**DATA LISTING**
════════════════════

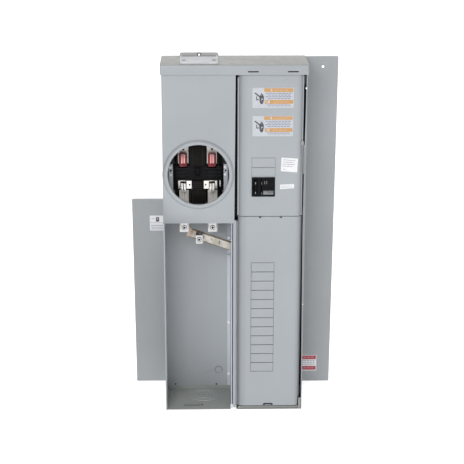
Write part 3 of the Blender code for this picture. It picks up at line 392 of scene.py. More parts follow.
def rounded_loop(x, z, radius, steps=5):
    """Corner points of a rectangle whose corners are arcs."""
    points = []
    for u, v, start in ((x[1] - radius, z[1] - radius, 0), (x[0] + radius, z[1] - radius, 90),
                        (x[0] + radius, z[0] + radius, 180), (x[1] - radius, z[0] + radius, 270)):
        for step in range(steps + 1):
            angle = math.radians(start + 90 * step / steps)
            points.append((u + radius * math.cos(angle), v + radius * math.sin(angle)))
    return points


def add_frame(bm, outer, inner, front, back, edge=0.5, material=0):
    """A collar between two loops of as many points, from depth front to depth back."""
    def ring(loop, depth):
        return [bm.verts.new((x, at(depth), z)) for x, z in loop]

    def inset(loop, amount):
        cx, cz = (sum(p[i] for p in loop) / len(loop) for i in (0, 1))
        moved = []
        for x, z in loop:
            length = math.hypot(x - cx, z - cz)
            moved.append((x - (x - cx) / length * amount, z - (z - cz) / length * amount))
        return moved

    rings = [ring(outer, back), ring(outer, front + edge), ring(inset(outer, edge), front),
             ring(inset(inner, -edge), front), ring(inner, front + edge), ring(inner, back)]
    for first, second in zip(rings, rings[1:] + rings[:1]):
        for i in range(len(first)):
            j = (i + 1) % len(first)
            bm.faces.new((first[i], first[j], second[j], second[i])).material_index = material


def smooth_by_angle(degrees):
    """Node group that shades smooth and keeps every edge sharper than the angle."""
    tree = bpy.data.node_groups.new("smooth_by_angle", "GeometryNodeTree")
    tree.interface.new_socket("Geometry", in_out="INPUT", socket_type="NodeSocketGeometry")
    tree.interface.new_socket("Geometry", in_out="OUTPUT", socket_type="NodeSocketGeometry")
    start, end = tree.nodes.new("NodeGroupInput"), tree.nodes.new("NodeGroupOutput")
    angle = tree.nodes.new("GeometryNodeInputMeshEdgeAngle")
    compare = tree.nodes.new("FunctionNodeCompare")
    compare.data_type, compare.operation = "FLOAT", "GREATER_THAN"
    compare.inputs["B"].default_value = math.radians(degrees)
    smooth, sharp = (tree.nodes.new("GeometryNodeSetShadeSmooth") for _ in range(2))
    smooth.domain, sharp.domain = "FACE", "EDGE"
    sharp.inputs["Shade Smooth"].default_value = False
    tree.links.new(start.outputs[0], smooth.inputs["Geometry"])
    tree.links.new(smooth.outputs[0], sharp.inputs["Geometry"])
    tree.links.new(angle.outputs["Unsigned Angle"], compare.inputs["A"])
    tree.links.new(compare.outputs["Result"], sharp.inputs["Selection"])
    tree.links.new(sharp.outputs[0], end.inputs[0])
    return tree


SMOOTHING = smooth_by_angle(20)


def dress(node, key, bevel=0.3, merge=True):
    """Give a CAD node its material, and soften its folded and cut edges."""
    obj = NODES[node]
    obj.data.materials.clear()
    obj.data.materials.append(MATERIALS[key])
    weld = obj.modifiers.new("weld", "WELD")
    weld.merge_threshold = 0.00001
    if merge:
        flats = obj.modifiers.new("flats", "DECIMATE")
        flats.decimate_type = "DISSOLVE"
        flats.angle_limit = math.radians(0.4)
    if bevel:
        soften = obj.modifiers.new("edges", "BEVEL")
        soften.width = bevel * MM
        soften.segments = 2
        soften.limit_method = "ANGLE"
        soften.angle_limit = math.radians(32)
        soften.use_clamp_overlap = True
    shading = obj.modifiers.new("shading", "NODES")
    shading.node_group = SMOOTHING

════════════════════

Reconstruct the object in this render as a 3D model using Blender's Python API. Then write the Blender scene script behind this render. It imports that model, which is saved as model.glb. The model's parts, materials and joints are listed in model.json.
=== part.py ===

════════════════════

**WHAT YOU ARE ASKED TO DO**
Quote only the lines running from the line that holds "Write part 3" to the line that holds "return points", both ends included.

**ANSWER IN FULL**
Write part 3 of the Blender code for this picture. It picks up at line 392 of scene.py. More parts follow.
def rounded_loop(x, z, radius, steps=5):
    """Corner points of a rectangle whose corners are arcs."""
    points = []
    for u, v, start in ((x[1] - radius, z[1] - radius, 0), (x[0] + radius, z[1] - radius, 90),
                        (x[0] + radius, z[0] + radius, 180), (x[1] - radius, z[0] + radius, 270)):
        for step in range(steps + 1):
            angle = math.radians(start + 90 * step / steps)
            points.append((u + radius * math.cos(angle), v + radius * math.sin(angle)))
    return points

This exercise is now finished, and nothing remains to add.